In a December 2005 filing with the trial court, plaintiffs agreed with the Clarks that “the previous Vermont Supreme Court decision upholding [the Clarks’] prescriptive easement is the law of the case.” Indeed, they specifically stated that our decision in Aqua Terra “held that [the Clarks] had a prescriptive easement to get from the public roadway to their property,” and they indicated that they were not trying “to upset this decision.” Plaintiffs argued that “[t]he right-of-way, if relocated as requested by [plaintiffs, will remain a prescriptive easement.” We do not see why we should ignore these statements, as the dissent suggests, simply because they were included within a responsive pleading.

Even if the reference to an easement by necessity was logically inconsistent with a prescriptive easement, it is of no moment. First, the reference to an easement by necessity is dicta. Moreover, it is well established that claim preclusion applies even if a prior final judgment is “wrong or rested on a legal principle subsequently overruled in another case.” Federated Dep’t Stores, Inc. v. Moitie, 452 U.S. 394, 398 (1981); see also Chicot County Drainage Dist. v. Baxter State Bank, 308 U.S. 371, 374-78 (1940) (claim preclusion applied even though statute upon which prior case was decided was subsequently declared unconstitutional); see also 18 J. Moore et al., Moore’s Federal Practice § 131.12[3], at 131-21 (3d ed. 2008) (“The doctrine of claim preclusion is not concerned with whether a prior judgment was right or wrong or whether subsequent changes in the law, the discovery of additional facts, or considerations of fairness should merit a different result in the subsequent litigation.”). The rationale is that although the law may change, the rights between the parties and their privies are concluded at final judgment. Otherwise, there would be no concept of settled rights, resulting in multiple lawsuits over the same issue. Indeed, as Moore observes, furthering the public policy of settled rights may be greatest in the resolution of real property disputes because of the “public’s interest in the reliability and certainty of titles to real property.” 18 J. Moore, supra, § 131.12[4][b], at 131-24.

In discussing the doctrine of res judicata, our case law refers interchangeably to issues that “could have been raised” and issues that “should have been raised.” *331See, e.g., Merrilees, 159 Vt. at 624, 618 A.2d at 1316 (using both terms). The Lamb case, cited by the dissent, also uses these terms synonymously. Lamb v. Geovjian, 165 Vt. 375, 380-81, 683 A.2d 731, 734-35 (1996) (stating that doctrine of res judicata bars those “claims or causes of action that were or should have been raised in previous litigation” but concluding that plaintiff’s claim was barred by res judicata where the plaintiff sought to litigate a claim that “could have been raised” as an affirmative defense in a prior proceeding (quotation omitted)).

To be clear, we do not reach the issue of whether an easement by necessity may be relocated unilaterally and express no opinion on that issue.
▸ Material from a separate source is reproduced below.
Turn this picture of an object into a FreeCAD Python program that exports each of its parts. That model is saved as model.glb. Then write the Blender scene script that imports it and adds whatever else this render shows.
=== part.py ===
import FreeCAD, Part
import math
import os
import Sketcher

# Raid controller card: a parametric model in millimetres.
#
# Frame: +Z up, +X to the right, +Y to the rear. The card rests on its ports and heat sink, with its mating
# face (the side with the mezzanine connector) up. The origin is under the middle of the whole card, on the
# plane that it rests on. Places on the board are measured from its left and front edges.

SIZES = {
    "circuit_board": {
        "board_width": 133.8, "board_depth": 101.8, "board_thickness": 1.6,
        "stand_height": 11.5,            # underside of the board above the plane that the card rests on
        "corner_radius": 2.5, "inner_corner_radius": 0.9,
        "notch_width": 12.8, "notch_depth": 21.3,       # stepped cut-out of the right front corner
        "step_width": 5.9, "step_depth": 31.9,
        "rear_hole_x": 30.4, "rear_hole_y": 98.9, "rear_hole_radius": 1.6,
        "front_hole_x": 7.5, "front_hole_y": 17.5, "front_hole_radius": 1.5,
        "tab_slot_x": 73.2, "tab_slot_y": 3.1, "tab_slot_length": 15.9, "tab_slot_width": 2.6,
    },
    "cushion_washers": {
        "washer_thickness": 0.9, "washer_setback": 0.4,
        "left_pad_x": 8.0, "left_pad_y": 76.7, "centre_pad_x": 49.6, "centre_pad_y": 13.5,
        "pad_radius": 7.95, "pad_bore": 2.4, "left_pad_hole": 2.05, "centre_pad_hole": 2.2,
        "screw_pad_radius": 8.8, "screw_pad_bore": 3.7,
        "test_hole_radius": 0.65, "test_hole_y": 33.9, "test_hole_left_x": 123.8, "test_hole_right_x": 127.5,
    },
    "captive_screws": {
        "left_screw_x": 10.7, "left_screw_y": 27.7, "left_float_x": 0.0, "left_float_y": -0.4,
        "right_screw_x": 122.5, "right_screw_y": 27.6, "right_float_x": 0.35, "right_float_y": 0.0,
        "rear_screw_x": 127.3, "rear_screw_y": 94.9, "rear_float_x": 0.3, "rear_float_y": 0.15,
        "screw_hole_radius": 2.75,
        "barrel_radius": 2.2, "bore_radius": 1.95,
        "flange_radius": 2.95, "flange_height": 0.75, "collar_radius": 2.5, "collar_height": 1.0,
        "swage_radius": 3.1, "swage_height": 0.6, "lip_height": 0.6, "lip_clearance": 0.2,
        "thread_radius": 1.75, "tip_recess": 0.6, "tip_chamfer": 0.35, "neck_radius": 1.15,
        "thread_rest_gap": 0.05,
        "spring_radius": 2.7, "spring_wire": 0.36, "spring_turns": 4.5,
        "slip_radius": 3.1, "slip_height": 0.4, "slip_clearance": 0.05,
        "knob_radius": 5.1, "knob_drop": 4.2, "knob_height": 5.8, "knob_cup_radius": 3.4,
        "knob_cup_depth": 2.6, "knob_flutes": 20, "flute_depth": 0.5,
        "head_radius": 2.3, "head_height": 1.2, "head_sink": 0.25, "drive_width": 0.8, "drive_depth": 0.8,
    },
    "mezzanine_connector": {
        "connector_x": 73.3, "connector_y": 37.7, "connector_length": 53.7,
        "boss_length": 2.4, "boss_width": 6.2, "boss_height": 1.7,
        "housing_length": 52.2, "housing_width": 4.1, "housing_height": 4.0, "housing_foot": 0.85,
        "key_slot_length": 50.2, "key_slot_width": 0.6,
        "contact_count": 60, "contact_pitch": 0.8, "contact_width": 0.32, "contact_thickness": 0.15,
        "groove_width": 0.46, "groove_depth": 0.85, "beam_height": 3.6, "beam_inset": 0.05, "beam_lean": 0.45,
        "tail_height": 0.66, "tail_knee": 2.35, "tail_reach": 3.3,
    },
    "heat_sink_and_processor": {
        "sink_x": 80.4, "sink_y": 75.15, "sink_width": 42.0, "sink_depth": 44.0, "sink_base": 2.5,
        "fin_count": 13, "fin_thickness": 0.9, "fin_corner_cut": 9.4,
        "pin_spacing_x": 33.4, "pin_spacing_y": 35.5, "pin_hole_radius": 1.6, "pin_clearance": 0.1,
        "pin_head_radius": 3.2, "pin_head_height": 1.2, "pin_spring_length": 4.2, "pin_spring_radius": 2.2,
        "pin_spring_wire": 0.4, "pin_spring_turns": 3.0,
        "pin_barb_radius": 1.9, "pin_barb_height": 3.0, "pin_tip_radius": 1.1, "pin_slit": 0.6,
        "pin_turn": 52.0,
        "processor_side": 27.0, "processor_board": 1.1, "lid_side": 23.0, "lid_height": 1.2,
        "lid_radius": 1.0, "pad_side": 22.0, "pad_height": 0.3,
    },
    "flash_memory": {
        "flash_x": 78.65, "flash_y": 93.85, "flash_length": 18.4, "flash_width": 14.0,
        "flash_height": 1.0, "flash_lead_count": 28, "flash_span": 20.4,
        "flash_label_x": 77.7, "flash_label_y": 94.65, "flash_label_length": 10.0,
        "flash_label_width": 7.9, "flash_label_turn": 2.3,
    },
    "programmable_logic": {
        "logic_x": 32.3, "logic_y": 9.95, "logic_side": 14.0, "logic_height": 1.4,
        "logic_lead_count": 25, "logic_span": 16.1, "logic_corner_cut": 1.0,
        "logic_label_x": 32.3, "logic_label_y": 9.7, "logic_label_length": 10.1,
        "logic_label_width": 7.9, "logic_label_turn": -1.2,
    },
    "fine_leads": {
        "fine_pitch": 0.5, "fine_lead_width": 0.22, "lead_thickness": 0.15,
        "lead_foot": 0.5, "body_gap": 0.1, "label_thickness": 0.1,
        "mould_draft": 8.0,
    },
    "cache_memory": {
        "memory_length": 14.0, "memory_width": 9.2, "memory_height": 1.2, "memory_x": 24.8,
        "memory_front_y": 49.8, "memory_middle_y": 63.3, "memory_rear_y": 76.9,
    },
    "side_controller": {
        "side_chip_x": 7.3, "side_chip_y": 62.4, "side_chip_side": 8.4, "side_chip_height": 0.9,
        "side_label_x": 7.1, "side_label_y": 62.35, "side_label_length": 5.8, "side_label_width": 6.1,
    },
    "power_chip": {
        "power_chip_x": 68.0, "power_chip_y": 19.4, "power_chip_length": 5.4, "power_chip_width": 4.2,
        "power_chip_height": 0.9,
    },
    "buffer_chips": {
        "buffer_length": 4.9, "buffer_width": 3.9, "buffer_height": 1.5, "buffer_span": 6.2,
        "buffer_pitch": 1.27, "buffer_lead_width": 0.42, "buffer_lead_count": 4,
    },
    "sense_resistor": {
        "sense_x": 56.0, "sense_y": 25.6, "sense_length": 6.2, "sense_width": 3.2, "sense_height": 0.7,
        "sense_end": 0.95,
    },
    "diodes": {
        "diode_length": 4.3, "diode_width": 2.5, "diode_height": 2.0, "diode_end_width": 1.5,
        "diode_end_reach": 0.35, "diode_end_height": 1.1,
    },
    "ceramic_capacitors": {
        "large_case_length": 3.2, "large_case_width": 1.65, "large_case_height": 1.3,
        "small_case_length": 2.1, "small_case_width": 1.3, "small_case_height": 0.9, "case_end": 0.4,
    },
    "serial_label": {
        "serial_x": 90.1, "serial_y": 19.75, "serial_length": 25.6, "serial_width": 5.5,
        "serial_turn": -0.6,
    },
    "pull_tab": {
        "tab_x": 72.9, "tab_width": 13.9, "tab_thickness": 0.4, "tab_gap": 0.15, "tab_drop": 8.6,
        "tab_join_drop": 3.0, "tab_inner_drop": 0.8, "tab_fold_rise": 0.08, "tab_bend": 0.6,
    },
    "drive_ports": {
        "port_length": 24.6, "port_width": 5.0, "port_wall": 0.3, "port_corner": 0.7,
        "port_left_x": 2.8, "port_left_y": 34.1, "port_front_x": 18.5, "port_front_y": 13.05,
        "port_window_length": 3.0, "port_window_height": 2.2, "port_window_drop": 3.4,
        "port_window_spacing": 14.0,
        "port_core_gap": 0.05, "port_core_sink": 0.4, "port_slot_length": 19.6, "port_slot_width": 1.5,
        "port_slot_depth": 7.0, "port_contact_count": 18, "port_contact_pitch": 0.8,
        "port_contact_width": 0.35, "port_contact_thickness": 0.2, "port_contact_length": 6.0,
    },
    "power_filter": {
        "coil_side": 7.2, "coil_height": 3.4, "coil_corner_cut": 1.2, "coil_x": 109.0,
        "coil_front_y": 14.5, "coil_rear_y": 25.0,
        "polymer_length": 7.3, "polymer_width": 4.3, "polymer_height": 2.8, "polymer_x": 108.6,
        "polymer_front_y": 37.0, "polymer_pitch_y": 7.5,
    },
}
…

Although it is true that plaintiffs have alleged some new facts, occurring since Aqua Terra was decided, those new facts relate solely to the scope of use of the easement. Scope of use is a distinct issue that is not barred by the Aqua Terra decision, but that issue has been resolved by stipulation in favor of plaintiffs.

Ordinarily, an easement may not be relocated without the consent of the owners of both the dominant and servient estates. In re Shantee Point, Inc., 174 Vt. 248, 261, 811 A.2d 1243, 1254 (2002). Plaintiffs argue that a different rule applies if the easement is one by necessity. Again, it is unnecessary to reach this issue in view of our disposition. We note, however, that the Vermont case upon which plaintiffs rely does not involve the relocation of an existing easement, but rather an initial determination of where a certain easement by necessity was to be located. See Jenne v. Piper, 69 Vt. 497, 38 A. 147 (1897).